Among the entries that follow, the required portion opens with the line containing "obj.parent = None" and closes with the line containing "return first". Give that portion again exactly, and nothing else.

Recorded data
++++++++++

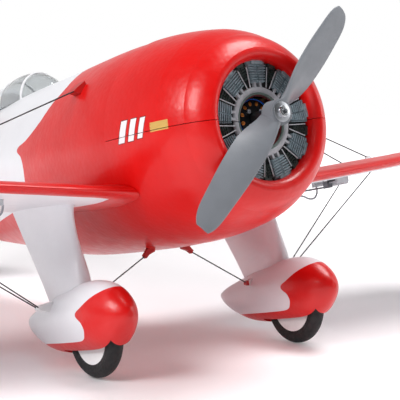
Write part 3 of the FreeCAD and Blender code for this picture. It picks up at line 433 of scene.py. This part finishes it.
def make_materials():
    """Every finish, by the key that NODE_MATERIALS and finish_piece() use."""
    m = {}
    # Expanded foam in gloss enamel: deep colour, a soft shine broken by the beads below.
    for key, name, white in (("hull", "hull", hull_white), ("wing", "wing", wing_white),
                             ("tail", "stabiliser", tail_white), ("fin", "fin", fin_white),
                             ("spat", "spat", spat_white), ("leg", "leg", all_white)):
        m[key] = painted_foam("enamelled_foam_" + name, red_and_white(white))
    m["cowl"] = painted_foam("enamelled_foam_cowl", cowl_colour, 1.42, 0.12, 0.1)
    # Feet: injection moulded nylon, satin, in the colour of the foam beside them.
    m["foot"] = surface("moulded_nylon_foot", Base_Color=foot_colour, Roughness=0.4, IOR=1.53,
                        Normal=grain(0.4, 0.01))
    # Propeller: glass filled nylon, satin, with a faint flow pattern along the blade.
    m["prop"] = surface("glass_filled_nylon", Base_Color=mottled("6c7076", "7a7e84", 9),
                        Roughness=ranged(0.38, 0.5, 3), IOR=1.53, Normal=grain(0.5, 0.015))
    # Engine front: thin vacuum formed sheet, printed in blotchy greys that read as metal in shadow. The
    # rear row of cylinders is a much darker copy of the front heads' greys: painted shade behind the
    # front row.
    for key, name, low, high, size, rough, height in (
            ("print", "printed_vac_sheet", "08090a", "1d2224", 1.6, 0.45, (1.2, 0.05)),
            ("head", "printed_cylinder_head", "35464c", "9fb2bb", 2.2, 0.4, (0.8, 0.04)),
            # Rear row: the front heads' greys made much darker, as painted shade.
            ("far_head", "far_cylinder_painted_shade", "0e1213", "3c4a46", 1.8, 0.45, (0.8, 0.04)),
            ("case", "printed_crankcase_ring", "8e9096", "b4b5bb", 2.5, 0.42, (0.9, 0.02)),
            ("lip", "printed_case_lip", "46544f", "6d7d77", 2, 0.45, (0.8, 0.02))):
        m[key] = surface(name, Base_Color=mottled(low, high, size), Roughness=rough, IOR=1.46,
                         Normal=grain(*height))
    m["pushrod"] = surface("printed_pushrod_tube", Base_Color=mottled("8f9298", "c9cbd0", 1.2),
                           Roughness=0.35, IOR=1.46)
    # Rim inside the ring: the same enamel, darker where little light gets in.
    m["rim"] = surface("dark_red_inner_rim", Base_Color=mottled("4a0a0c", "6a1012", 2), Roughness=0.4,
                       IOR=1.5, Normal=grain(0.6, 0.01))
    # Motor bell: black anodised aluminium, turned, with fine rings that stretch its highlight.
    m["bell"] = surface("black_anodised_bell", Base_Color=mottled("0b0c0f", "15171c", 2), Metallic=0.6,
                        Roughness=0.3, Normal=grain(0.3, 0.004, 1.0, (6, 1, 1)))
    # Band and windings: saturated blue metal, and varnished copper with a warm gleam.
    m["blue"] = surface("blue_anodised_aluminium", Base_Color=mottled("1b3f86", "2a5cb4", 2),
                        Metallic=1.0, Roughness=0.28, Normal=grain(0.3, 0.004))
    m["copper"] = surface("enamelled_copper_wire", Base_Color=mottled("8a4a1c", "c4762e", 0.8),
                          Metallic=0.8, Roughness=0.32, Normal=grain(0.4, 0.03))
    # Fasteners and metal fittings: plated or turned, each with its own grey and its own gloss.
    m["steel"] = surface("bright_steel", Base_Color=mottled("b4b6ba", "cfd1d4", 2), Metallic=1.0,
                         Roughness=ranged(0.2, 0.32, 1), Normal=grain(0.4, 0.005))
    m["alloy"] = surface("turned_aluminium", Base_Color=mottled("9da0a5", "b9bcc1", 2), Metallic=1.0,
                         Roughness=0.3, Normal=grain(0.35, 0.006, 1.0, (1, 5, 1)))
    m["wire"] = surface("spring_steel_wire", Base_Color=mottled("6d7075", "8a8d92", 3), Metallic=1.0,
                        Roughness=0.3, Normal=grain(0.4, 0.004, 1.0, (1, 0.2, 1)))
    m["magnet"] = surface("nickel_plated_magnet", Base_Color=mottled("b6b3ab", "cfccc5", 1.5),
                          Metallic=1.0, Roughness=0.16, Normal=grain(0.5, 0.003))
    m["brass"] = surface("turned_brass", Base_Color=mottled("a8843a", "c7a353", 1.5), Metallic=1.0,
                         Roughness=0.28, Normal=grain(0.3, 0.005))
    # Inside: bare plywood, a shrink sleeve that wrinkles over the cells, and a woven strap.
    m["plywood"] = surface("birch_plywood", Base_Color=plies, Roughness=0.62, IOR=1.5,
                           Normal=grain(0.6, 0.03, 3.0, (0.2, 1, 1)))
    m["battery"] = surface("blue_shrink_sleeve", Base_Color=mottled("16346f", "1f4790", 8),
                           Roughness=ranged(0.2, 0.34, 4), IOR=1.5, Normal=grain(5, 0.25))
    m["strap"] = surface("woven_hook_strap", Base_Color=mottled("17171a", "26262a", 1.2),
                         Roughness=0.85, IOR=1.5, Sheen_Weight=0.3, Normal=relief(strap_weave, 0.15))
    m["board"] = surface("green_solder_mask", Base_Color=board_colour, Roughness=0.32, IOR=1.5,
                         Normal=grain(1.2, 0.05))
    # Small mouldings: satin grey housings and slippery white nylon.
    m["servo"] = surface("grey_servo_moulding", Base_Color=mottled("aeb1b6", "c0c3c7", 3),
                         Roughness=0.42, IOR=1.53, Normal=grain(0.5, 0.02))
    m["horn"] = surface("white_nylon_horn", Base_Color=mottled("dededc", "efefed", 3), Roughness=0.38,
                        IOR=1.53, Normal=grain(0.5, 0.01))
    m["hub"] = surface("white_nylon_hub", Base_Color=mottled("e4e4e4", "f4f4f4", 4), Roughness=0.35,
                       IOR=1.53, Normal=grain(0.6, 0.01))
    # Wing spar: carbon strands set in resin, dark with a clear skin.
    m["carbon"] = surface("pultruded_carbon", Base_Color=carbon, Roughness=0.33, IOR=1.55,
                          Coat_Weight=0.3, Coat_Roughness=0.1,
                          Normal=grain(0.4, 0.01, 1.0, (0.1, 1, 1)))
    # Tyres: foam rubber, dull and slightly open.
    m["tyre"] = surface("black_foam_rubber", Base_Color=mottled("101011", "1d1d1f", 3),
                        Roughness=ranged(0.6, 0.8, 2), IOR=1.5, Normal=grain(0.7, 0.08))
    m["tail_wheel"] = surface("foam_tail_wheel", Base_Color=wheel_colour, Roughness=ranged(0.5, 0.7, 2),
                              IOR=1.5, Normal=grain(0.6, 0.04))
    # Canopy: clear vacuum formed sheet, a little wavy, in painted frames over a dull black tub.
    m["canopy"] = surface("clear_vac_formed_sheet", Base_Color=shade("f4f7f8"), Roughness=0.06,
                          IOR=1.49, Transmission_Weight=0.92, Normal=grain(7, 0.04))
    m["frame"] = surface("white_canopy_frame", Base_Color=mottled("e4e4e8", "f2f2f5", 4),
                         Roughness=0.35, IOR=1.5, Normal=grain(0.8, 0.01))
    m["cockpit"] = surface("black_moulded_cockpit", Base_Color=mottled("141416", "232327", 3),
                           Roughness=0.6, IOR=1.5, Normal=grain(0.6, 0.04))
    # Rigging and leads: braided black cord, and a soft grey sleeve.
    m["rigging"] = surface("black_braided_cord", Base_Color=mottled("1c1c1e", "343438", 1),
                           Roughness=0.6, IOR=1.5, Normal=relief(braid_height, 0.08))
    m["sleeve"] = surface("grey_lead_sleeve", Base_Color=mottled("8d9096", "a4a7ad", 1.5),
                          Roughness=0.45, IOR=1.5, Normal=grain(0.6, 0.03))
    return m


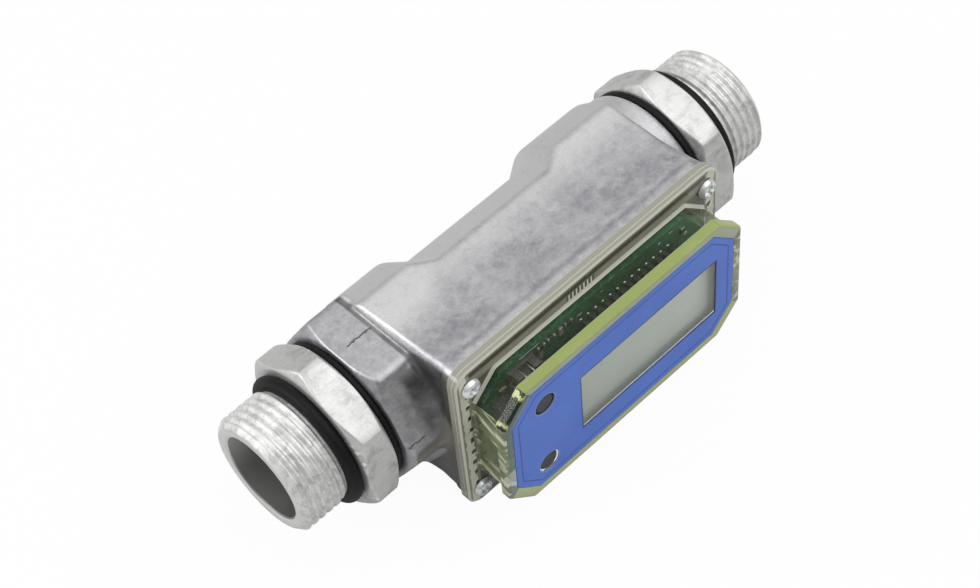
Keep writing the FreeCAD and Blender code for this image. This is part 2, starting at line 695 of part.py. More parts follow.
# ---- pickup and power ----
def cell_places():
    """Height of each cell and the direction that its positive end points."""
    return ((CELL_Z, 1), (-CELL_Z, -1))


def battery_cells():
    """Two AAA cells, head to tail, each with its raised positive end."""
    nub_r, nub_length = CELL_NUB
    cells = []
    for z, way in cell_places():
        negative = -way * CELL_LENGTH / 2
        shoulder_x = -negative - way * nub_length
        cell = turned([(negative, 0), (negative, CELL_R), (shoulder_x, CELL_R), (shoulder_x, nub_r),
                       (-negative, nub_r), (-negative, 0)])
        cell.translate(V(DISPLAY_X, CELL_Y, z))
        cells.append(cell)
    return Part.makeCompound(cells)


def battery_holder():
    """Tray in the pad's pocket with end walls and a low rib along each side."""
    half_x = CELL_LENGTH / 2 + CONTACT_GAP + HOLDER_WALL
    half_z = CELL_Z + CELL_R + 0.7
    rib = 0.6
    floor = box((DISPLAY_X - half_x, DISPLAY_X + half_x),
                (POCKET_FLOOR_Y - HOLDER_FLOOR, POCKET_FLOOR_Y), (-half_z, half_z))
    sensor_hole = box((DISPLAY_X - 8, DISPLAY_X + 8), (POCKET_FLOOR_Y - 2, POCKET_FLOOR_Y + 1), (-4, 4))
    pieces = [floor.cut(sensor_hole)]
    for side in (-1, 1):
        outer_x = DISPLAY_X + side * half_x
        pieces.append(box((outer_x - side * HOLDER_WALL, outer_x),
                          (CELL_Y - CELL_R * 0.8, POCKET_FLOOR_Y), (-half_z, half_z)))
        pieces.append(box((DISPLAY_X - half_x, DISPLAY_X + half_x), (CELL_Y, POCKET_FLOOR_Y),
                          (side * (half_z - rib), side * half_z)))
    return fused(pieces)


def battery_contacts():
    """A plate with a stepped nose at each cell end, wider at the negative end."""
    plate_half = 3.4
    contacts = []
    for z, way in cell_places():
        negative = -way * CELL_LENGTH / 2
        for end, side, nose_half in ((negative, -way, 2.2), (-negative, way, 1.4)):
            wall = end + side * CONTACT_GAP
            face = wall - side * CONTACT_THICK
            plate = box((face, wall), (-plate_half, plate_half), (-plate_half, plate_half))
            nose = box((face, end), (-nose_half, nose_half), (-nose_half, nose_half))
            contact = plate.fuse(nose)
            contact.translate(V(DISPLAY_X, CELL_Y, z))
            contacts.append(contact)
    return Part.makeCompound(contacts)


def pickup_sensor():
    """Round magnetic sensor standing in its well close to the rotor's magnets."""
    return cylinder(SENSOR_R, V(ROTOR_X, SENSOR_BACK_Y, 0), Y_AXIS, SENSOR_LENGTH)


def sensor_leads():
    """Two stiff leads from the sensor to the board."""
    leads = [block_y(ROTOR_X, side * LEAD_SPACING / 2, LEAD_HALF, BOARD_BACK_Y, SENSOR_BACK_Y)
             for side in (-1, 1)]
    return Part.makeCompound(leads)


# ---- all pieces ----
def all_parts():
    parts = {
        "body_casting": body_casting(),
        "inlet_adapter": adapter(INLET_CORNER),
        "outlet_adapter": mirrored_to_outlet(adapter(180 - OUTLET_CORNER)),
        "turbine_rotor": turbine_rotor(),
        "rotor_magnets": Part.makeCompound(magnet_blocks(MAGNET_THICK)),
        "rotor_shaft": rotor_shaft(),
        "cover_gasket": cover_gasket(),
        "clear_cover": clear_cover(),
        "cover_screws": cover_screws(),
        "front_label": front_label(),
        "display_window": display_window(),
        "lcd_panel": lcd_panel(),
        "lcd_backlight": lcd_backlight(),
        "lcd_pins": lcd_pins(),
        "circuit_board": circuit_board(),
        "board_screws": board_screws(),
        "control_chip": control_chip(),
        "filter_capacitor": filter_capacitor(),
        "battery_connector": battery_connector(),
        "sensor_connector": sensor_connector(),
        "button_switches": button_switches(),
        "battery_cells": battery_cells(),
        "battery_holder": battery_holder(),
        "battery_contacts": battery_contacts(),
        "pickup_sensor": pickup_sensor(),
        "sensor_leads": sensor_leads(),
    }
    paired = {
        "body_seal": body_seal(),
        "port_seal": port_seal(),
        "rotor_support": rotor_support(),
        "rotor_bush": rotor_bush(),
    }
    for name, shape in paired.items():
        parts["inlet_" + name] = shape
        parts["outlet_" + name] = mirrored_to_outlet(shape)
    for name, z in BUTTON_Z.items():
        parts[name + "_button"] = button_cap(z)
        parts[name + "_switch_stem"] = switch_stem(z)
    return parts


os.makedirs("parts", exist_ok=True)
for node, shape in all_parts().items():
    shape.exportStep("parts/" + node + ".step")
    bound = shape.BoundBox
    print(f"{node:22s} solids {len(shape.Solids)} valid {shape.isValid()} volume {shape.Volume:9.1f} "
          f"x {bound.XMin:7.2f} {bound.XMax:7.2f} y {bound.YMin:7.2f} {bound.YMax:7.2f} "
          f"z {bound.ZMin:7.2f} {bound.ZMax:7.2f}")
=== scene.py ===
"""Looks of the turbine flow meter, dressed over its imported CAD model.

Sizes in the piece functions are in millimetres in the CAD frame; Blender's own data is in metres.
"""
import json
import math

import bmesh
import bpy
from mathutils import Matrix, Vector


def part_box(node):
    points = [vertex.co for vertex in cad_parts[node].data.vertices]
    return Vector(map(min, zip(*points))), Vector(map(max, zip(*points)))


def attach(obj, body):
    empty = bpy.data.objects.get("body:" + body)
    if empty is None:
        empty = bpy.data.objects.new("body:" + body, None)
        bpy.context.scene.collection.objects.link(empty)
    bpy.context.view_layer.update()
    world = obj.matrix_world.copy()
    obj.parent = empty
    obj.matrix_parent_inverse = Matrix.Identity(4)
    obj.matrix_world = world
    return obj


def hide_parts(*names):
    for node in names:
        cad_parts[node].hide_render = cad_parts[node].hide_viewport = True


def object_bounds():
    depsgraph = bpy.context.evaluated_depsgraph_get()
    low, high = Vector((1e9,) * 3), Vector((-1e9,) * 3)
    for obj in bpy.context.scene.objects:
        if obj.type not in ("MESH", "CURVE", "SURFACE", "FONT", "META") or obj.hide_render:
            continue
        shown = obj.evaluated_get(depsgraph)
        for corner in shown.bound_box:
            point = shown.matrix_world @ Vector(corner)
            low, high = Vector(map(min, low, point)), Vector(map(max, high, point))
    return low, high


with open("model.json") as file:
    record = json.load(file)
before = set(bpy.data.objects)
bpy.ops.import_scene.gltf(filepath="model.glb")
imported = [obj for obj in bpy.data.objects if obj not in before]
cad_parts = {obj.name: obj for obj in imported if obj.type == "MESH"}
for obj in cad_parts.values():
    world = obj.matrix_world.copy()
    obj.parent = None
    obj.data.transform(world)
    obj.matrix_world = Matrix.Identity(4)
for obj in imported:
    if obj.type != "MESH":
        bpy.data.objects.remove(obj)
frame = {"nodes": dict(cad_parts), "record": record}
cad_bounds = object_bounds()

MM = 0.001
nodes = frame["nodes"]
SLOT_OF = {part["node"]: part["material_slot"] for part in frame["record"]["subparts"]}


# ---- places read from the frame, in millimetres ----
def box_of(node):
    """Low and high corner of a CAD node."""
    low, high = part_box(node)
    return Vector(low) / MM, Vector(high) / MM


COVER = box_of("clear_cover")
LABEL = box_of("front_label")
WINDOW = box_of("display_window")
BOARD = box_of("circuit_board")
ADAPTER = box_of("inlet_adapter")
PORT_SEAL = box_of("inlet_port_seal")
BODY_SEAL = box_of("inlet_body_seal")
LCD = box_of("lcd_panel")
PINS = box_of("lcd_pins")
DISPLAY_X = (COVER[0].x + COVER[1].x) / 2
FACE_Y = COVER[0].y
PAD_Y = COVER[1].y
LENGTH = box_of("outlet_adapter")[1].x
BLOCK_END_X = DISPLAY_X - 43.4
X, Y, Z = range(3)


# ---- materials ----
class Nodes:
    """Short calls for building a node tree; a value is a number, a colour or another node's socket."""

    def __init__(self, tree):
        self.tree = tree

    def node(self, kind, **settings):
        made = self.tree.nodes.new(kind)
        for name, value in settings.items():
            setattr(made, name, value)
        return made

    def set(self, node, socket, value):
        if isinstance(value, bpy.types.NodeSocket):
            self.tree.links.new(value, node.inputs[socket])
        else:
            node.inputs[socket].default_value = value

    def split(self, vector):
        """The three coordinates of a vector."""
        parts = self.node("ShaderNodeSeparateXYZ")
        self.set(parts, 0, vector)
        return parts.outputs

    def math(self, operation, a, b=0.0, clamp=False):
        made = self.node("ShaderNodeMath", operation=operation, use_clamp=clamp)
        self.set(made, 0, a)
        self.set(made, 1, b)
        return made.outputs[0]

    def times(self, first, *others):
        """Product of two or more values."""
        for other in others:
            first = self.math("MULTIPLY", first, other)
        return first

    def smooth(self, value, start, end, low=0.0, high=1.0):
        """Smooth step from low to high as a value goes from start to end."""
        made = self.node("ShaderNodeMapRange", interpolation_type="SMOOTHSTEP")
        for socket, setting in zip(("Value", "From Min", "From Max", "To Min", "To Max"),
                                   (value, start, end, low, high)):
            self.set(made, socket, setting)
        return made.outputs["Result"]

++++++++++

» **SOLUTION FOR THIS PROBLEM**:
    obj.parent = None
    obj.data.transform(world)
    obj.matrix_world = Matrix.Identity(4)
for obj in imported:
    if obj.type != "MESH":
        bpy.data.objects.remove(obj)
frame = {"nodes": dict(cad_parts), "record": record}
cad_bounds = object_bounds()

MM = 0.001
nodes = frame["nodes"]
SLOT_OF = {part["node"]: part["material_slot"] for part in frame["record"]["subparts"]}


# ---- places read from the frame, in millimetres ----
def box_of(node):
    """Low and high corner of a CAD node."""
    low, high = part_box(node)
    return Vector(low) / MM, Vector(high) / MM


COVER = box_of("clear_cover")
LABEL = box_of("front_label")
WINDOW = box_of("display_window")
BOARD = box_of("circuit_board")
ADAPTER = box_of("inlet_adapter")
PORT_SEAL = box_of("inlet_port_seal")
BODY_SEAL = box_of("inlet_body_seal")
LCD = box_of("lcd_panel")
PINS = box_of("lcd_pins")
DISPLAY_X = (COVER[0].x + COVER[1].x) / 2
FACE_Y = COVER[0].y
PAD_Y = COVER[1].y
LENGTH = box_of("outlet_adapter")[1].x
BLOCK_END_X = DISPLAY_X - 43.4
X, Y, Z = range(3)


# ---- materials ----
class Nodes:
    """Short calls for building a node tree; a value is a number, a colour or another node's socket."""

    def __init__(self, tree):
        self.tree = tree

    def node(self, kind, **settings):
        made = self.tree.nodes.new(kind)
        for name, value in settings.items():
            setattr(made, name, value)
        return made

    def set(self, node, socket, value):
        if isinstance(value, bpy.types.NodeSocket):
            self.tree.links.new(value, node.inputs[socket])
        else:
            node.inputs[socket].default_value = value

    def split(self, vector):
        """The three coordinates of a vector."""
        parts = self.node("ShaderNodeSeparateXYZ")
        self.set(parts, 0, vector)
        return parts.outputs

    def math(self, operation, a, b=0.0, clamp=False):
        made = self.node("ShaderNodeMath", operation=operation, use_clamp=clamp)
        self.set(made, 0, a)
        self.set(made, 1, b)
        return made.outputs[0]

    def times(self, first, *others):
        """Product of two or more values."""
        for other in others:
            first = self.math("MULTIPLY", first, other)
        return first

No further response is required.